Wednesday, 26 January 2011: 11:45 AM
615-617 (Washington State Convention Center)
A major problem for the Weather Research and Forecasting (WRF) mesoscale modeling system and many others is a tendency to overpredict wind speed at the surface. Associated with this problem is a robust wind direction error in which the flow tends to be too geostrophic at low levels in areas of complex terrain. It is hypothesized that part of this problem is that even at fairly high horizontal resolution (grid spacings of 5-15 km), the drag from hills and other smaller scale terrain features are not well represented. The new parameterization is based on making the surface roughness length, z0, proportional to the magnitude of sub-grid scale terrain variance. This parameterization is tested for a several-month period using the WRF model run at 12-km resolution over the Pacific Northwest. As will be described in this talk, the forecast wind speed biases are nearly removed, and the wind direction bias is reduced from approximately 10° to 2-5°. Verifying wind speed frequency distributions shows that the new parameterization produces a distribution nearly identical to that of observations, in stark contrast with the default WRF model.
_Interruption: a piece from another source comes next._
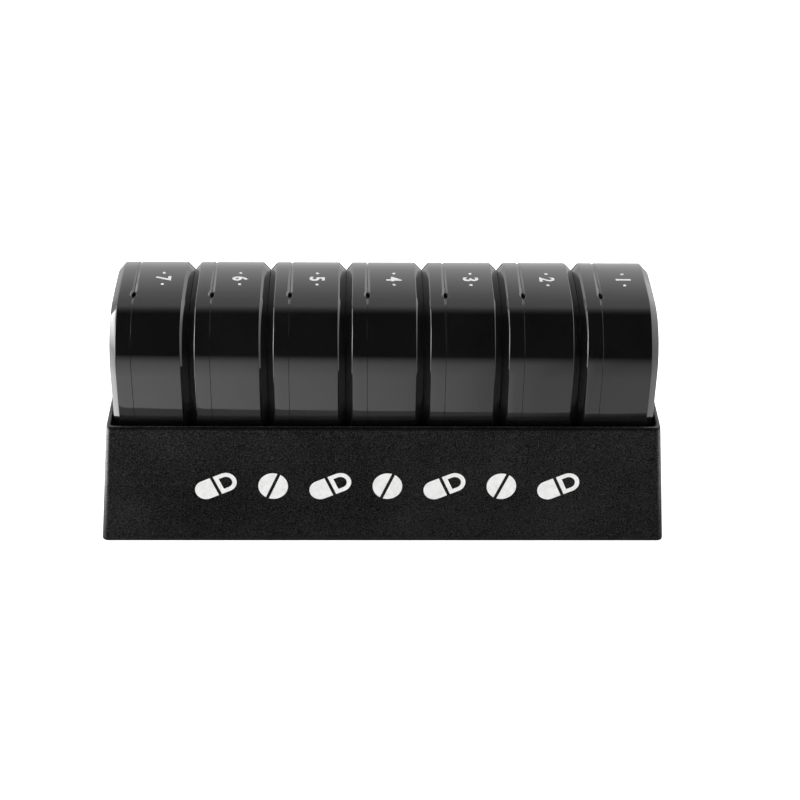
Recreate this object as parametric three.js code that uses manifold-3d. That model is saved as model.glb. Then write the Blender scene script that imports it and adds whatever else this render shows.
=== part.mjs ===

Verifying the wind speed bias versus forecast wind speed category shows large improvements for all wind categories. In contrast, verifying against observed wind categories shows improvements for low and moderate winds speeds, but degradation for high wind speeds. Using detailed spatial verifications and examining individual cases reveals that such errors are mainly along coastlines and in high terrain where inadequate resolution is undermining forecast accuracy. Timing errors also inevitably produce errors at high wind speeds. This and other evidence indicates that the model overprediction bias tends to compensate for other errors, and that the new drag parameterization produces large and consistent improvements in the low-level winds produced by the WRF system.